_AIM:_
Search the material for the string "frame" and copy each line where it occurs.

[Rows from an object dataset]
★ ★ ★ ★
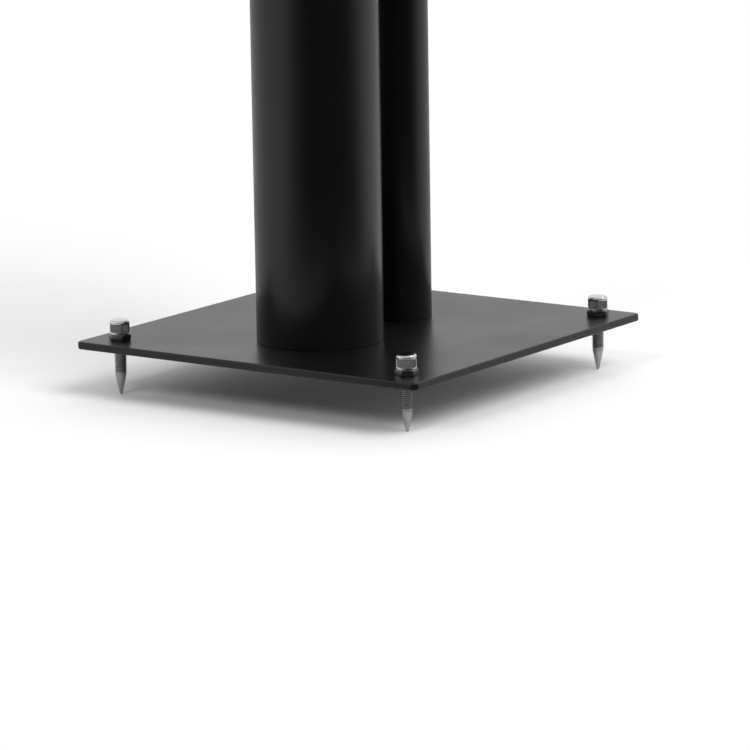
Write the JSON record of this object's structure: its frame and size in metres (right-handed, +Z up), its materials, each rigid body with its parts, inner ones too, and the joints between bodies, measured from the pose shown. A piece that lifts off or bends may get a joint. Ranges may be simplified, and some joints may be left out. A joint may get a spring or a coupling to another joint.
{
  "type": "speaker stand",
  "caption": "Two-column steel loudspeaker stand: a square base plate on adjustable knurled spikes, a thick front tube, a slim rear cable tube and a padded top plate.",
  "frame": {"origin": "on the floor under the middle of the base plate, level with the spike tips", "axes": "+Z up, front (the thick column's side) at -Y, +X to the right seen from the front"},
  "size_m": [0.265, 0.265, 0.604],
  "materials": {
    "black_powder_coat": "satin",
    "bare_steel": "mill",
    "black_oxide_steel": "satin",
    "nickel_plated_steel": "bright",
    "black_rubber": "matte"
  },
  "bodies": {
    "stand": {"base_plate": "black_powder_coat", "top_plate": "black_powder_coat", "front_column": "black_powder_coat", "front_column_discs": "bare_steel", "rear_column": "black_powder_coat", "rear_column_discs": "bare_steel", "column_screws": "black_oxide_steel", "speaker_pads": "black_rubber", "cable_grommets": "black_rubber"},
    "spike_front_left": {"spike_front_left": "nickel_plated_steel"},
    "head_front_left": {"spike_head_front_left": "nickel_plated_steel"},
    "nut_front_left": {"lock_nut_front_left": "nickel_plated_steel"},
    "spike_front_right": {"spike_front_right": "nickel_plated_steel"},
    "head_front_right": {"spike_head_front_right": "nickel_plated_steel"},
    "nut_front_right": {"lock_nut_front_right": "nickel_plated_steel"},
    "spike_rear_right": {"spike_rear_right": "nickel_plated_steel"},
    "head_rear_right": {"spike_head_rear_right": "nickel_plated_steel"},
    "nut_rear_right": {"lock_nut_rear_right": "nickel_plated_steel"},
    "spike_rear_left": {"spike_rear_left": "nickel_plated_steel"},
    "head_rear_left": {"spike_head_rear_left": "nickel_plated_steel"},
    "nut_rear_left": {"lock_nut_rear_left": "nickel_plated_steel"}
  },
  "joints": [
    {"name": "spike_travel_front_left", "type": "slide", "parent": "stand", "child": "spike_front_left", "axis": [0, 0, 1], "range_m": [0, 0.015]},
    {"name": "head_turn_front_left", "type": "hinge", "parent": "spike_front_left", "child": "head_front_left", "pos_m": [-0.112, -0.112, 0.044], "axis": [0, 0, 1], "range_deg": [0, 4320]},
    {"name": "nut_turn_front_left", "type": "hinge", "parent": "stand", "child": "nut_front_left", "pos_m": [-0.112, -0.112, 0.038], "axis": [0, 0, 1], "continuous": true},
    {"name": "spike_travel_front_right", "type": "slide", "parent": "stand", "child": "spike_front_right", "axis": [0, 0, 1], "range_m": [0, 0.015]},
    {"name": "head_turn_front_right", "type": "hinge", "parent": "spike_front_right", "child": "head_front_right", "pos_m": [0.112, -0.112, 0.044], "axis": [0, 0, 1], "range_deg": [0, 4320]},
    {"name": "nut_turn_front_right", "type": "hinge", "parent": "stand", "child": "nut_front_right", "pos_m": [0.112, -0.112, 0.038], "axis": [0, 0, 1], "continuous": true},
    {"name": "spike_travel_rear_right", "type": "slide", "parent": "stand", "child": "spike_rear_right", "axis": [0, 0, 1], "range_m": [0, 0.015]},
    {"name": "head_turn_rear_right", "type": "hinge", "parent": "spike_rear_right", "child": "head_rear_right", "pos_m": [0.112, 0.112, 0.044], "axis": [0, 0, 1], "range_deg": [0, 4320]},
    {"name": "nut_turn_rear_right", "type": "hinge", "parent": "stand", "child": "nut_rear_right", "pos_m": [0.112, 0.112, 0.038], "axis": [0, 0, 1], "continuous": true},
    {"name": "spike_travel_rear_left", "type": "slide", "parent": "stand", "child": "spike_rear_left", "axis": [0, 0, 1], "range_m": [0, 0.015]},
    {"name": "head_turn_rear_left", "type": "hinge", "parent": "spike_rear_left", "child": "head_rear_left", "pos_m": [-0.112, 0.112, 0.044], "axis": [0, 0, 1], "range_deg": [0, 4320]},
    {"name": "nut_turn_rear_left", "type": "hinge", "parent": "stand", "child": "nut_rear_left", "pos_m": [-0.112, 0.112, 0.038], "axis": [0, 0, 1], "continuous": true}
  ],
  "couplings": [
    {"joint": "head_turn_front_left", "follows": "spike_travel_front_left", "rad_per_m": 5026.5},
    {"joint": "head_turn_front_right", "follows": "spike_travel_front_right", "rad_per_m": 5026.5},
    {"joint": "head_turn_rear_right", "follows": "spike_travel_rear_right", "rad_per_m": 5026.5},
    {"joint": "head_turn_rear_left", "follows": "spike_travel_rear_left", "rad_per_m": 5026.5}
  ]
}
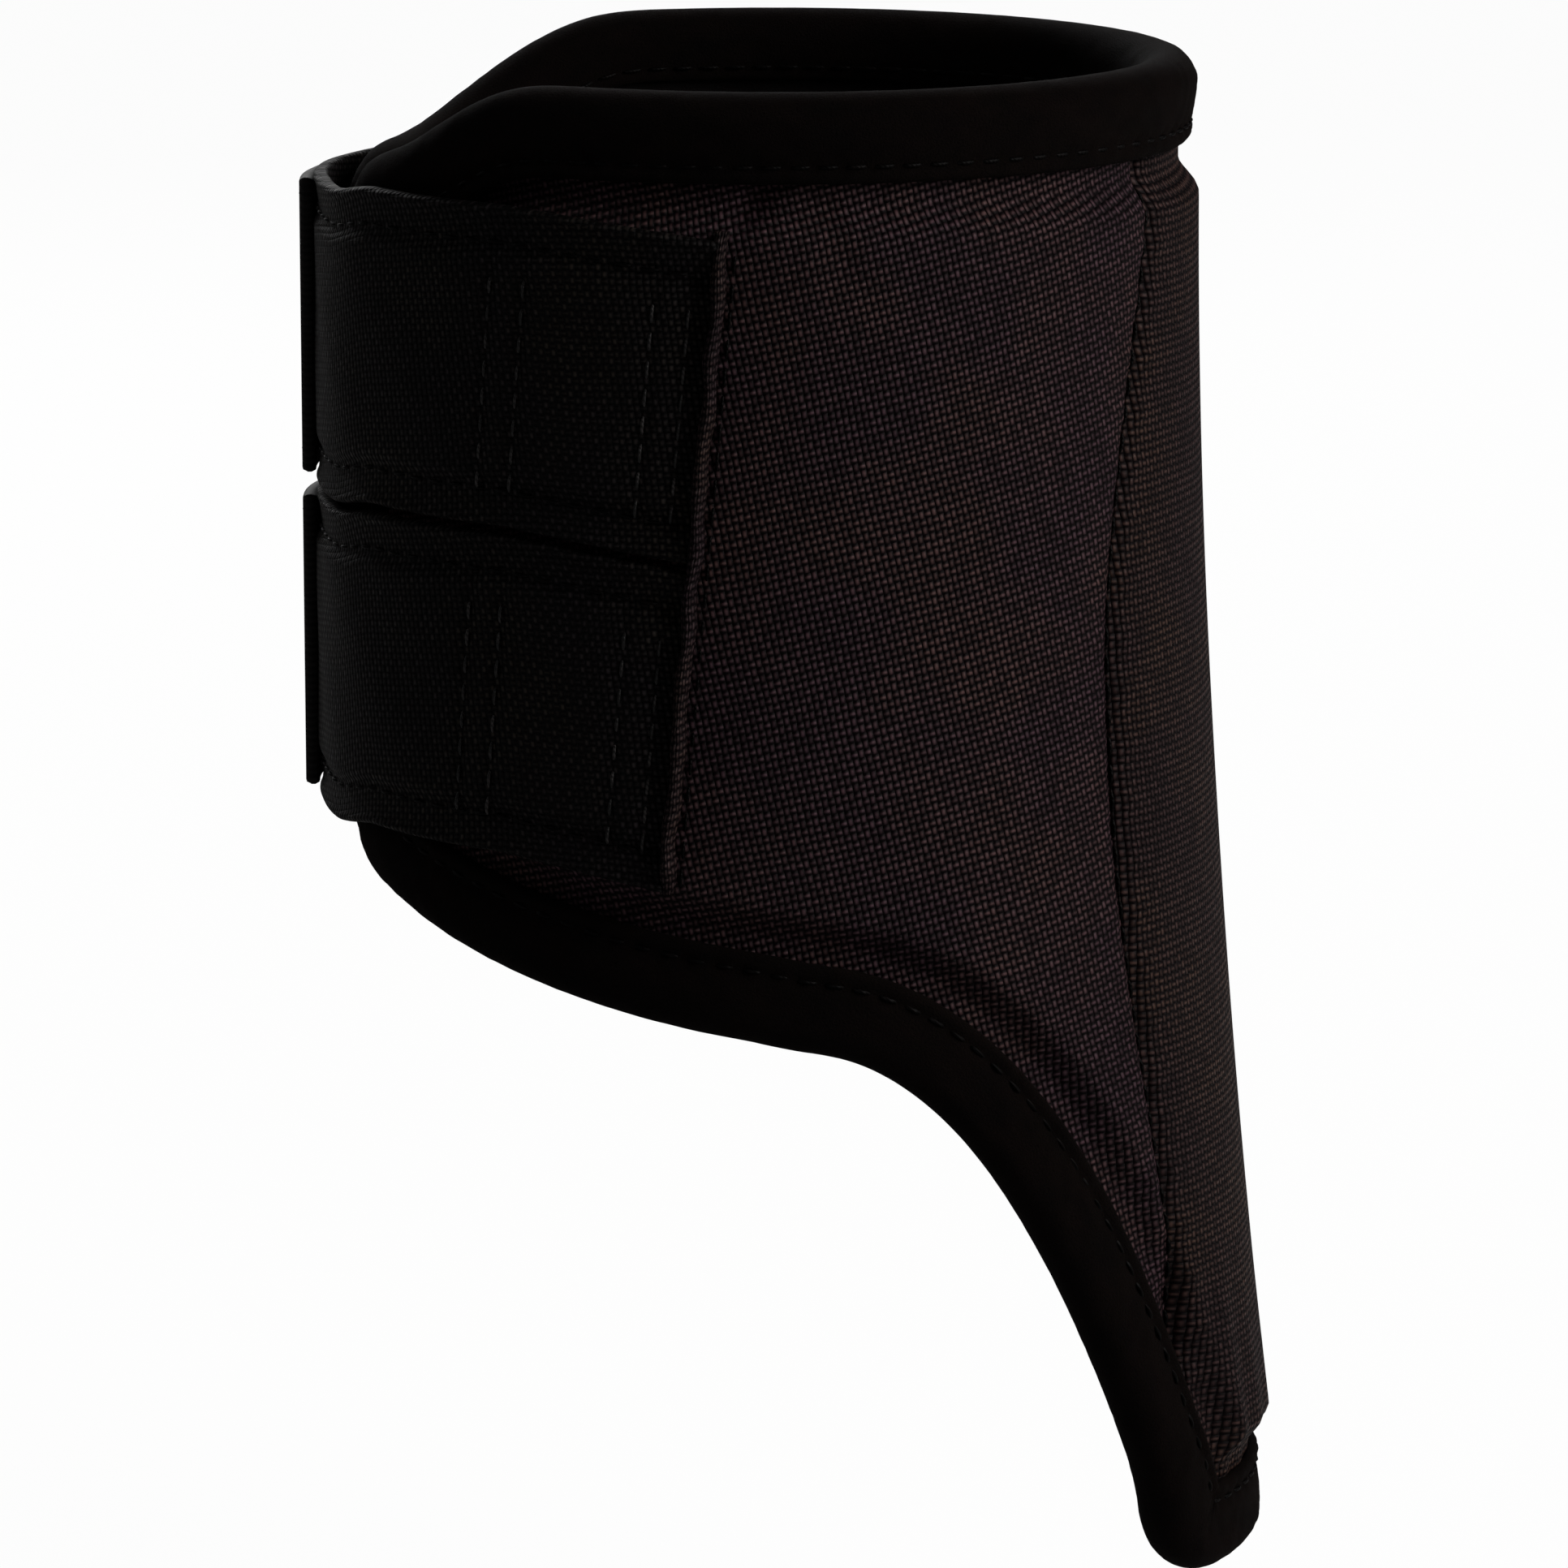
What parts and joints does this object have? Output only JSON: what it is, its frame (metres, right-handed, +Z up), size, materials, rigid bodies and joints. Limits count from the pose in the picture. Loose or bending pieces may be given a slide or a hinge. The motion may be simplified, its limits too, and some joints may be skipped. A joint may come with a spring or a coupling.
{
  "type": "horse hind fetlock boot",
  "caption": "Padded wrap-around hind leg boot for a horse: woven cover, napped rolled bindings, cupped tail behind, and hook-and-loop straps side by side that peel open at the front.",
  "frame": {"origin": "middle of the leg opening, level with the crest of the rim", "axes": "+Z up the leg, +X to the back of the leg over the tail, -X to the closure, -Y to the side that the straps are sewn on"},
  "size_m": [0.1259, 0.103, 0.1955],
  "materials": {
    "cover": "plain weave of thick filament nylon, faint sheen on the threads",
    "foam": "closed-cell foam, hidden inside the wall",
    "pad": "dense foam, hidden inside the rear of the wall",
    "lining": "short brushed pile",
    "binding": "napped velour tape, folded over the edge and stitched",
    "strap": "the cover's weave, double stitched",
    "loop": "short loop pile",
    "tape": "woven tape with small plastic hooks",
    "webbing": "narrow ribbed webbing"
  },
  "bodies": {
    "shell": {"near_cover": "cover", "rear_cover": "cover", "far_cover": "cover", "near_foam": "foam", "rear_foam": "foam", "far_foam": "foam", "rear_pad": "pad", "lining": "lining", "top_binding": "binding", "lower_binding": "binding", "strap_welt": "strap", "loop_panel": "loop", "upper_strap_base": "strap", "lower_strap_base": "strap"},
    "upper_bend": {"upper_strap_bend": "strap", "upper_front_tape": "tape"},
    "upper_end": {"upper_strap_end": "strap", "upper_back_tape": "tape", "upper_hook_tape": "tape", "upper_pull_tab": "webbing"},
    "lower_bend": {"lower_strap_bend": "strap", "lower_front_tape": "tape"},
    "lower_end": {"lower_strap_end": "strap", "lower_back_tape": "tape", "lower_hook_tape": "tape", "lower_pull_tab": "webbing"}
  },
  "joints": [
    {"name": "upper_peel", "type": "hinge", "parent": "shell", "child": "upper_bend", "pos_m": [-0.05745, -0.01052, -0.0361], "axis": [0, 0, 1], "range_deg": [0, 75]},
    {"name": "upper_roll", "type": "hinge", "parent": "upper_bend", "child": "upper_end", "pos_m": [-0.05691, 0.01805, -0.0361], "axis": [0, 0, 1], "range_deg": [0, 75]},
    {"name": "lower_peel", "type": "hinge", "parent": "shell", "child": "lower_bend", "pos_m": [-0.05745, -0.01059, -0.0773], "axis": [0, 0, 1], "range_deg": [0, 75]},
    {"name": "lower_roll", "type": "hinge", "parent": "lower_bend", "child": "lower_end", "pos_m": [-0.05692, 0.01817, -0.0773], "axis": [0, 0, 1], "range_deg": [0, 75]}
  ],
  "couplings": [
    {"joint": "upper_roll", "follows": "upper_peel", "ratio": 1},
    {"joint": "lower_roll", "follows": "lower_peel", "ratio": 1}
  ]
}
★ ★ ★ ★
_OUTPUT OF THE TASK:_
Write the JSON record of this object's structure: its frame and size in metres (right-handed, +Z up), its materials, each rigid body with its parts, inner ones too, and the joints between bodies, measured from the pose shown. A piece that lifts off or bends may get a joint. Ranges may be simplified, and some joints may be left out. A joint may get a spring or a coupling to another joint.
  "frame": {"origin": "on the floor under the middle of the base plate, level with the spike tips", "axes": "+Z up, front (the thick column's side) at -Y, +X to the right seen from the front"},
What parts and joints does this object have? Output only JSON: what it is, its frame (metres, right-handed, +Z up), size, materials, rigid bodies and joints. Limits count from the pose in the picture. Loose or bending pieces may be given a slide or a hinge. The motion may be simplified, its limits too, and some joints may be skipped. A joint may come with a spring or a coupling.
  "frame": {"origin": "middle of the leg opening, level with the crest of the rim", "axes": "+Z up the leg, +X to the back of the leg over the tail, -X to the closure, -Y to the side that the straps are sewn on"},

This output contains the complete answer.